While these new HRDD commitments are very significant, we encourage Kroger to go further. We would like to see Kroger become one of the world’s leading food retailers that fundamentally shifts its business model to deliver fair share of income to workers and farmers, and actively engage with governments, trade unions, workers’ representatives, and industry peers to protect labor and human rights.

Oxfam will continue to focus on Kroger and other major supermarkets’ commitments towards ending human rights violations in supply chains. We strongly urge other major US retailers–Walmart, Amazon, Costco, and Albertsons Companies-- to follow Kroger’s significant first steps and then go further.

Now more than ever

During the pandemic, supermarkets have played a major part in our daily lives, one of the few “essential” services that kept open to keep us fed and safe during the lockdown.

However, the pandemic also revealed the vulnerability of our global food supply chains–especially the impact on the often-invisible frontline workforce who produce the food. Oxfam has highlighted the fragile state of supply chain workers and farmers before. In 2013, the Behind the Brands campaign was launched to influence the sourcing policies of the world’s ten biggest food and beverage companies. In 2018, we launched Behind the Barcodes.

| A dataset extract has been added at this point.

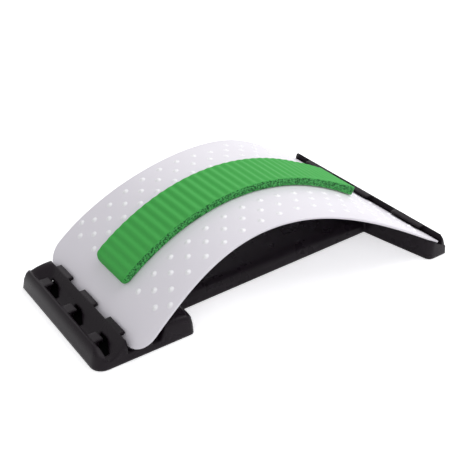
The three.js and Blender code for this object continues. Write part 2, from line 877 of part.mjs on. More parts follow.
function nub(s, y) {
  const levels = [
    [-boardThickness * half, 1],
    [nubHeight * half, nubWaistShare],
    [nubHeight, nubTopShare],
  ];
  return loft(levels.map(([off, share]) => {
    const ring = [];
    const [x, z] = archPoint(s, off);
    for (let i = 0; i < nubSides; i += 1) {
      const angle = i * 2 * Math.PI / nubSides;
      const along = nubRadius * share * Math.cos(angle);
      const across = nubRadius * share * Math.sin(angle);
      const slope = heading(s);
      ring.push([x + along * Math.cos(slope), y + across, z - along * Math.sin(slope)]);
    }
    return ring;
  }));
}

function archBoard() {
  const sheet = loft(boardStations().map((s) => boardRing(s, boardHalfWidth(s))));
  return sheet.add(join(nubPlaces().map(([s, y]) => nub(s, y))));
}

// Foam strip and its adhesive tape

function foamStart() {
  return foamStepMargin - boardStepReach;
}

function foamEnd() {
  return boardFixedReach - foamFixedMargin;
}

// Height of the foam over the board: rounded ribs, the two ends rolled down
function foamHeight(s) {
  const rib = Math.sqrt(Math.abs(Math.sin(Math.PI * (s - foamStart()) / foamRibPitch)));
  const toEnd = Math.min(s - foamStart(), foamEnd() - s);
  const roll = Math.min(Math.max(1 - toEnd / foamEndRound, 0), 1);
  const edge = 2 * (fitGap + tapeThickness);
  const full = foamThickness - foamGrooveDepth * (1 - rib);
  return edge + (full - edge) * Math.sqrt(1 - roll * roll);
}

function foamStrip() {
  const low = 2 * fitGap + tapeThickness;
  const length = foamEnd() - foamStart();
  const ribs = Math.round(length / foamRibPitch);
  const steps = ribs * foamRibSegments;
  const outline = [];
  for (let i = 0; i <= steps; i += 1) {
    const s = foamStart() + length * i / steps;
    outline.push(archPoint(s, foamHeight(s)));
  }
  for (let i = 0; i <= ribs; i += 1) {
    outline.push(archPoint(foamEnd() - length * i / ribs, low));
  }
  return acrossY(outline, -foamHalfWidth, foamHalfWidth);
}

function foamTape() {
  const from = foamStart() + tapeInset;
  const length = foamEnd() - tapeInset - from;
  const steps = Math.round(length / foamRibPitch);
  const top = [];
  const low = [];
  for (let i = 0; i <= steps; i += 1) {
    const s = from + length * i / steps;
    top.push(archPoint(s, fitGap + tapeThickness));
    low.push(archPoint(s, fitGap));
  }
  return acrossY([...top, ...low.reverse()], tapeInset - foamHalfWidth, foamHalfWidth - tapeInset);
}

function footPad([x, y]) {
  return disc(x, y, padRadius, -padProud, padThickness - padProud);
}

const part = new THREE.Group();
part.name = 'arched_back_stretcher';
part.add(meshOf(baseFrame(), 'base_frame', '#2a282b', 0.42));
part.add(meshOf(archBoard(), 'arch_board', '#e9e7ef', 0.5));
part.add(meshOf(foamTape(), 'foam_tape', '#d8d8d4', 0.7));
part.add(meshOf(foamStrip(), 'foam_strip', '#3fb24b', 0.9));
const padNames = ['step_near', 'step_far', 'fixed_near', 'fixed_far'];
padSpots().forEach((spot, i) => {
  part.add(meshOf(footPad(spot), `foot_pad_${padNames[i]}`, '#1c1c1d', 0.85));
});
part.children.forEach((mesh) => {
  mesh.geometry.translate(-overallLength * half, 0, padProud);
});

export default part;
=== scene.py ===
"""Arched back stretcher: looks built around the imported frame.

Metres, +Z up, +X from the adjustable bar to the fixed bar, the part standing on z = 0.
"""
import math

import bpy
import numpy as np
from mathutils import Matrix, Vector


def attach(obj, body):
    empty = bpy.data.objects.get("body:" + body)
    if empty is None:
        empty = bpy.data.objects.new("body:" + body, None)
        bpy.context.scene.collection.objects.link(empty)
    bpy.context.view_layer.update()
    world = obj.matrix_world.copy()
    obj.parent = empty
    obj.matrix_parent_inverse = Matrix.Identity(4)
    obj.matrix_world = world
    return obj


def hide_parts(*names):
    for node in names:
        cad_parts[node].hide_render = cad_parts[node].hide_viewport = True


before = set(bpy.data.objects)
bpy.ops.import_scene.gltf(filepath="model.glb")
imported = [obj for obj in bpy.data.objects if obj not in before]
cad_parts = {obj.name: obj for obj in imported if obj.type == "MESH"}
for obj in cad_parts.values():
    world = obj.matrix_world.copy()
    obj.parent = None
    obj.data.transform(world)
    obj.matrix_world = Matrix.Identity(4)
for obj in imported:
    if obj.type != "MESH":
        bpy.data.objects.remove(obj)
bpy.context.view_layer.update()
MM = 0.001


# Camera
# A short telephoto over the adjustable bar's near corner, found by fitting the nub rows
# and the base's straight edges.
AIM = Vector((34.66, 46.96, 1.0)) * MM
BACK = Vector((-0.4922, -0.6929, 0.5270)).normalized()
DISTANCE = 899.07 * MM
FOCAL_PIXELS = 811.77
IMAGE_PIXELS = 460
SENSOR = 36.0

camera_data = bpy.data.cameras.new("camera")
camera_data.sensor_width = SENSOR
camera_data.lens = FOCAL_PIXELS / IMAGE_PIXELS * SENSOR
camera_data.clip_start = 0.01
camera = bpy.data.objects.new("camera", camera_data)
camera.location = AIM + BACK * DISTANCE
camera.rotation_euler = (-BACK).to_track_quat("-Z", "Y").to_euler()
bpy.context.scene.collection.objects.link(camera)
bpy.context.scene.camera = camera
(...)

Let’s be clear: the critical issues we raised have now intensified because of COVID-19. Inequality and human suffering have deepened, as the global economy is being hit by the worst recession since World War II. Workers’ income has fallen, and women have found it tougher to continue working full-time while filling care responsibilities for their families.

While the situation is far from over in developing countries, sales have been surging for global supermarkets. So they can and must use their profits and power to end human misery in their global supply chains.

The pandemic has been a bleak year for almost everyone in one way or another–but it also provides a once-in-a-generation opportunity for the world’s most powerful supermarkets to radically shift their focus to achieve more resilient, inclusive, and fair global food systems. Because at the end, none of us wants human suffering in the food we buy.